- **REQUIRED TASK**
Retype word for word the lines lying between the line containing "Write part 3" and the line containing "squares and the", together with those two lines themselves, and nothing besides.

----- EXERCISE MATERIALS -----

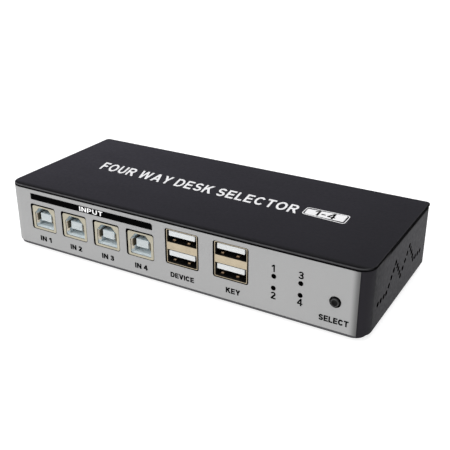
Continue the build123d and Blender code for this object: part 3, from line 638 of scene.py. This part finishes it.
record = frame["record"]
slots = record.get("materials", [])
slot_of = {}
for entry in slots:
    for n in entry.get("nodes", []) or entry.get("applies_to", []) or []:
        slot_of[n] = entry["slot"]
for name, obj in NODES.items():
    if not obj.material_slots:
        raise RuntimeError("node without a slot: " + name)
    for s in obj.material_slots:
        key = slot_of.get(name) or (s.material.name.split(".")[0] if s.material else "")
        if name.startswith("host_port_shell"):
            s.material = SHELL_SQUARE
        elif name.startswith("video_port_shell"):
            s.material = SHELL_REAR
        elif name == "switch_bracket":
            s.material = BRACKET
        elif name.startswith("stack_port_housing"):
            s.material = SHADE_LINER
        elif name == "host_port_springs":
            s.material = HOST_METAL
        elif name == "host_port_contacts":
            s.material = HOST_CONTACT
        else:
            s.material = SLOT[key]


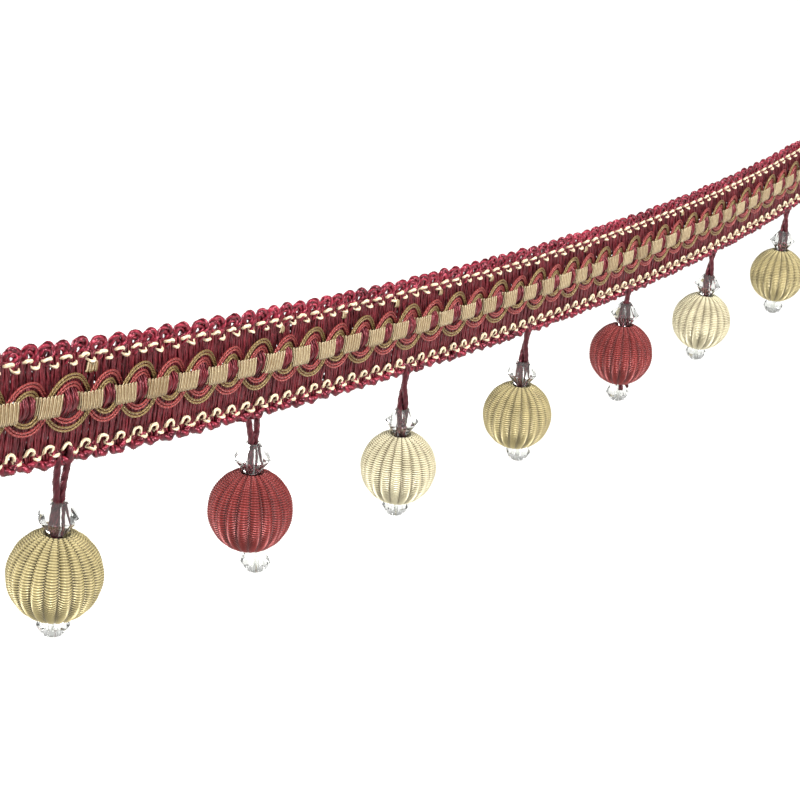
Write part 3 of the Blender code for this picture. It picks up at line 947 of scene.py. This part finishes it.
class FRINGE_OT_squares(bpy.types.Operator):
    """Works the ribbon over each crossing as a square of ribs, with its strip between
    squares and the few places where its backing shows"""

    bl_idname = "fringe.squares"
    bl_label = "Ribbon squares"

    def execute(self, context):
        """The squares, the strip's runs from each square down to the ground and up to the
        next, and the bits of backing are one mesh."""
        settings, colours = context.scene.fringe_heading, context.scene.fringe_colours
        finish = yarn_finish(
            "beige_rayon_ribbon",
            colours.beige,
            colours.beige_deep,
            filaments=2,
            slant=0.0,
            groove_shade=0.75,
            rough=0.36,
            streak=0.4,
        )
        random = np.random.default_rng(61)
        middle = FIRST_SQUARE + SQUARE_PITCH * np.arange(SQUARE_COUNT)
        radius = mm(settings, "ribbon_rib") / 2

        wide, high = 2 * SQUARE_HALF_LONG, 2 * SQUARE_HALF_HIGH - 1.6 * radius
        whole = slipped(middle[np.abs(middle) < HALF_LENGTH - SQUARE_HALF_LONG])
        size = (wide, high, 0.0, RIBS_PER_SQUARE, radius)
        meshes = [ribs("squares", random, whole, *size, SQUARE_DEPTH, SIDE_RIBS)]
        gaps = slipped(middle[:-1] + SQUARE_PITCH / 2)
        run_s, run_y = STRIP_RUN.T
        for height in (-0.5, 0.5):
            s = gaps[:, None] + run_s
            paths = np.stack([s, run_y + 0 * s, height + 0 * s], axis=-1)
            rings, distance = tubes(through(paths, 2), 0.4, 6, (0.0, 0.0, 1.0), flat=0.7)
            meshes.append(ring_mesh("strip", on_heading(rings), distance, 0.0))
        for bit in BACKING_BITS:
            place = np.array([bit["s"]])
            count = max(2, round(bit["wide"] / BACKING_PITCH))
            size = (bit["wide"], bit["high"] - 0.5, BACKING_TOP - bit["high"] / 2, count, 0.36)
            meshes.append(ribs("bit", random, place, *size, BACKING_DEPTH))
        mesh = joined("ribbon_squares", meshes)
        piece("ribbon_squares", mesh, finish, "beige_ribbon", "square_ribbon")
        return {"FINISHED"}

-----

- **WRITTEN RESPONSE**
Write part 3 of the Blender code for this picture. It picks up at line 947 of scene.py. This part finishes it.
class FRINGE_OT_squares(bpy.types.Operator):
    """Works the ribbon over each crossing as a square of ribs, with its strip between
    squares and the few places where its backing shows"""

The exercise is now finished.